Les survivantes et survivants d’abord
Pramila Patten a également frappé les esprits en décrivant sa vision de son mandat. Lors de ses missions sur le terrain, elle rencontre d’abord les personnes survivantes et les organisations de la société civile. « C’est seulement après que je rencontre les pouvoirs publics, car mon rôle consiste à amplifier leur voix, à transmettre leurs témoignages au gouvernement », expliquait-elle.
Au Nigéria comme en Irak ou en Somalie, les survivantes et survivants ne demandent généralement que deux choses : d’une part, des moyens de subsistance et une aide économique, et d’autre part, la justice.
« L’aide économique favorise l’autosuffisance, l’estime de soi et la résilience, qui à leur tour réduisent les risques et rehaussent la perception des survivantes aux yeux de leur communauté, faisait observer la conférencière. Mais l’éducation, le crédit et les avantages économiques demeurent pratiquement hors de portée de ces femmes qui, bien souvent, doivent affronter deux tragédies : le viol et le rejet. »
Par ailleurs, Pramila Patten soutient que la justice doit s’accompagner de mesures de réparation : accès à des services de santé sexuelle et reproductive, éducation, emploi, propriété foncière et autres ressources permettant à ces personnes de se libérer du traumatisme et de la stigmatisation.
Priorités stratégiques : de la prévention à la réforme législative
Le bureau de Pramila Patten a privilégié la prévention de la violence sexuelle en période de conflit au lieu de s’en tenir à l’intervention après les faits. Dans cette optique, son équipe a lancé un cadre de prévention en septembre 2022.

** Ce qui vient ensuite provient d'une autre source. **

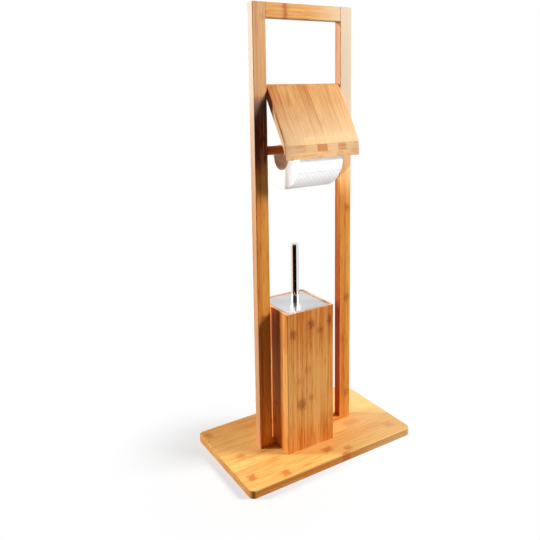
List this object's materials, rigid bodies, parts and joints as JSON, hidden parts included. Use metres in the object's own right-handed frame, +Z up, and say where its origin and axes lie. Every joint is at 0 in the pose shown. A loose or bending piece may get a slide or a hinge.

Le cadre aborde la prévention au niveau structurel et au niveau opérationnel. Il appelle à lutter contre les inégalités entre les sexes, cause fondamentale de la violence sexuelle, et propose des mesures d’atténuation des risques afin que les gouvernements, les organismes des Nations Unies et les autres parties intéressées puissent prendre des mesures immédiates au moindre signe avant-coureur de violence en conflit armé.
« Je suis animée par la ferme conviction que plus vite nous planterons les semences de la prévention, meilleurs seront ses fruits », soulignait Pramila Patten.
La conférencière accorde également une importance primordiale aux réformes législatives en vue de faciliter la condamnation des coupables de violence sexuelle, ainsi qu’à la reconnaissance officielle des enfants issus de viols, afin qu’ils puissent jouir de leurs droits.
Un mandat ancré dans la solidarité et l’équité
À titre d’experte, Padmah Osman, finissante du programme de maîtrise en études féministes et de genre à l’automne 2022, a pu elle aussi poser une question à la conférencière. Les deux femmes ont en commun leurs origines mauriciennes et leur intérêt pour la recherche sur la violence contre les femmes.
Padmah Osman a exprimé sa fierté et son émotion de partager la scène avec une compatriote. « J’ai été étonnée de son honnêteté, confie l’étudiante. Elle a eu l’humilité de reconnaître que nous n’en faisons pas assez et qu’il faut redoubler d’efforts. C’est ce qu’il fait d’elle une grande dame. »
Nadia Abu-Zahra, professeure agrégée et titulaire de la Chaire conjointe en études des femmes de l’Université d’Ottawa et de l’Université Carleton, a pris le micro pour le mot de la fin. Elle a félicité Pramila Patten pour son dévouement à promouvoir une justice préventive, axée sur les personnes survivantes et ancrée dans les principes de l’équité et de la solidarité.
La professeure Abu-Zahra a conclu en ces mots : « Ce que nous remarquons et qui suscite toute notre admiration, c’est votre façon de voir les contraintes et d’établir des stratégies [pour les surmonter]. [...] Et parce que vous connaissiez déjà les différents systèmes à votre disposition bien avant votre nomination à ce poste, vous cultivez une approche exemplaire pour l’exécution de ce mandat. »
Face à la multiplication des crises humanitaires dans le monde, Pramila Patten a insisté sur l’urgence de renforcer l’aide technique et financière en vue de signer des conventions pour prévenir la violence sexuelle en période de conflit et mieux y réagir.
Son discours témoignait de sa détermination à défendre les droits des personnes survivantes, à promouvoir l’État de droit et à resserrer la collaboration entre les gouvernements et les organismes des Nations Unies. Elle espère ainsi que toutes les personnes ayant vécu des violences sexuelles obtiendront justice et réparation, et verront enfin renaître l’espoir.